PROPERTY businessman Frank Buyanga has been taken to the High Court by a prospective home owner, Daisy Shamhu, who is demanding damages in the sum of $330 555 following a botched property sale deal.
BY CHARLES LAITON
In the summons filed last year under case number HC4908/15, Shamhu cited Buyanga, Chegutu Investments and Hamilton Property Holdings as first, second and third respondents respectively and the matter has now been set to be heard this week.
According to Shamhu, sometime in January 2010, she entered into an agreement of sale with Chegutu Investments, for an immovable property called Lot 5 of Lot 430A Highlands Estate measuring 4 057 square metres for $85 000.
“The plaintiff (Shamhu) paid the full purchase price for the property and the property was transferred into her name with the Deeds Registry Office on March 12, 2010, under title deed of transfer number 947/2010,” she said in her declaration.

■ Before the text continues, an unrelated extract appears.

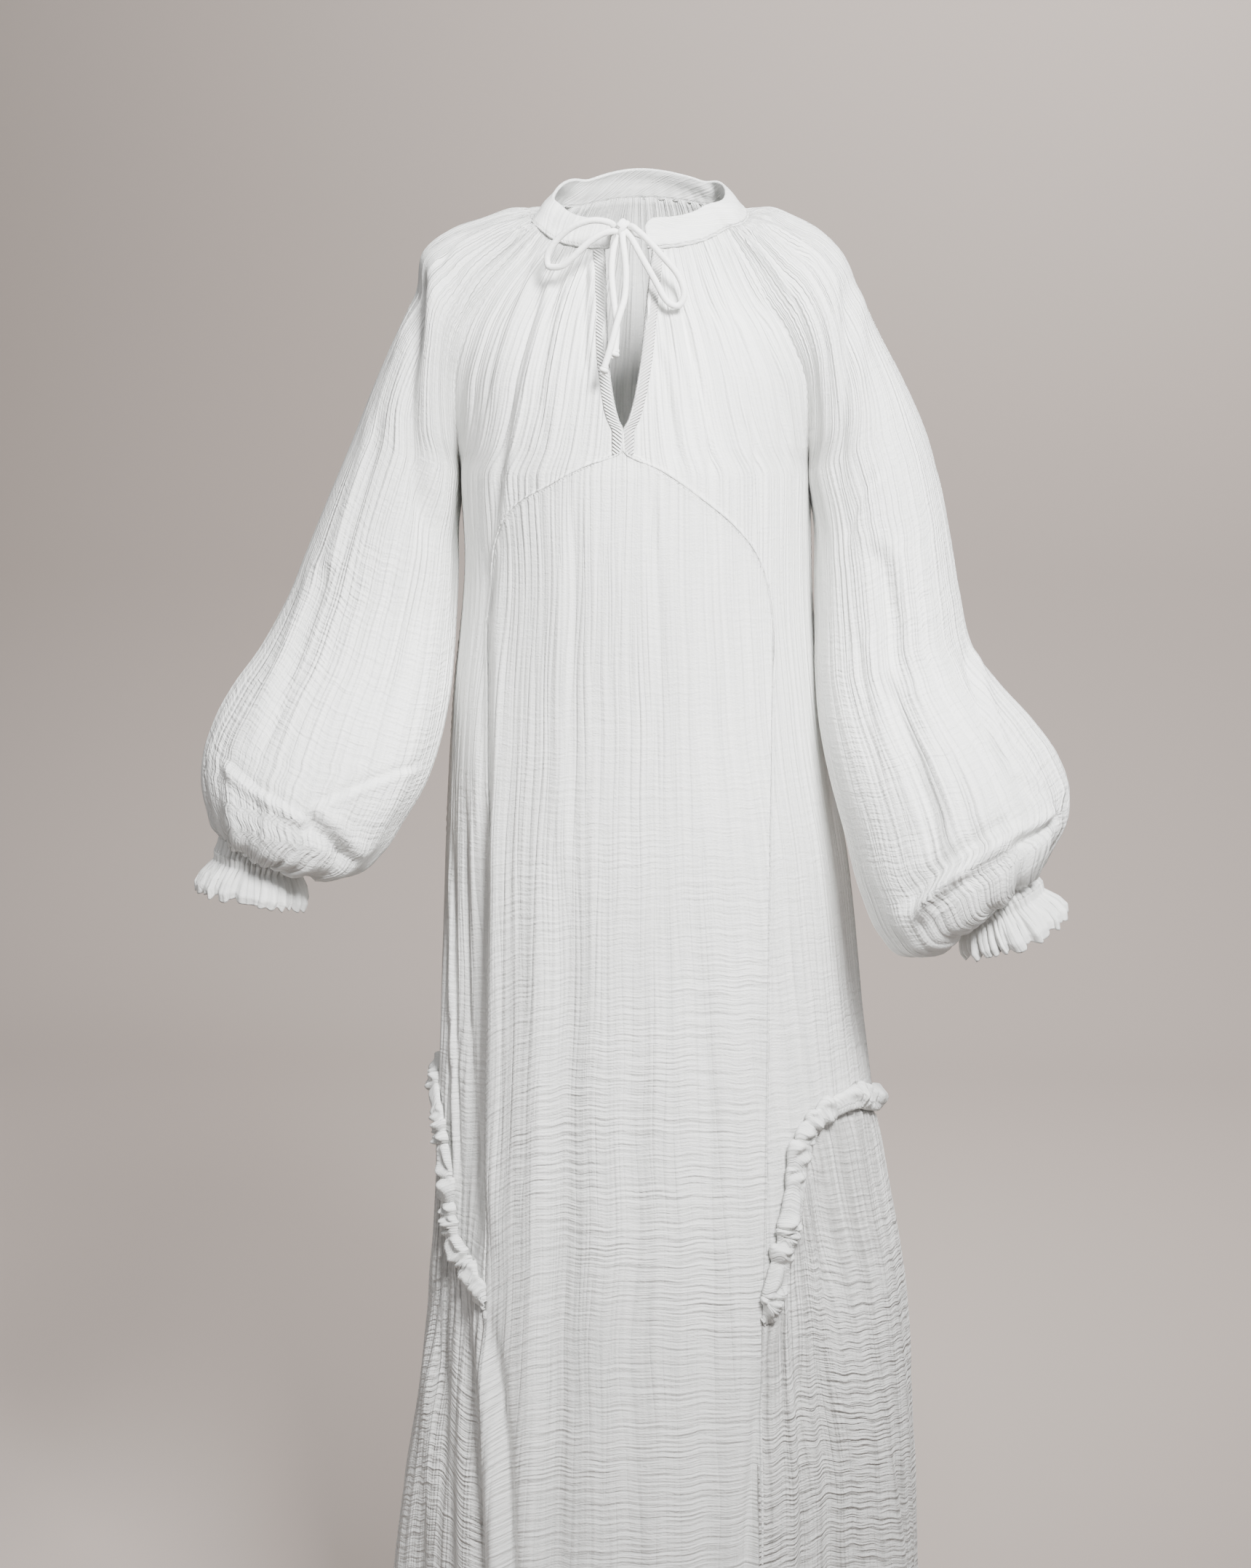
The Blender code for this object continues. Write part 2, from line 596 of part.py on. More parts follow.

“The plaintiff failed to take vacant possession of the property from the second defendant (Chegutu Investments) as the plaintiff’s title was successfully challenged by the true owner of the property, being Albert Magodyo . . . as a result plaintiff’s title with the Deeds Office . . . was set aside and Magodyo’s original title was reinstated.
“The first defendant (Buyanga), fully aware of the tainted title, proceeded to sell and transfer the property from the second defendant to plaintiff under title deed of transfer 947/2010.”
Shamhu said she was seeking an order from the court to compel Buyanga to pay $330 555 in damages and rentals which she was forced to pay after being evicted from the property and “an order to pierce the corporate veil of the second and third defendants” to prove Buyanga was the owner.
In his response to the claims, Buyanga denied any involvement with the cited firms, saying he was not the owner and had nothing to do with the transfer of the said property.
“First defendant is neither a director nor a shareholder of second and third defendants and no basis has been given why the corporate veils of the two entities should be lifted,” Buyanga said in his plea.
“The first defendant never acquired title in the property in question nor did he ever make any warranties to plaintiff. Accordingly, first defendant is not liable to plaintiff as claimed or at all.”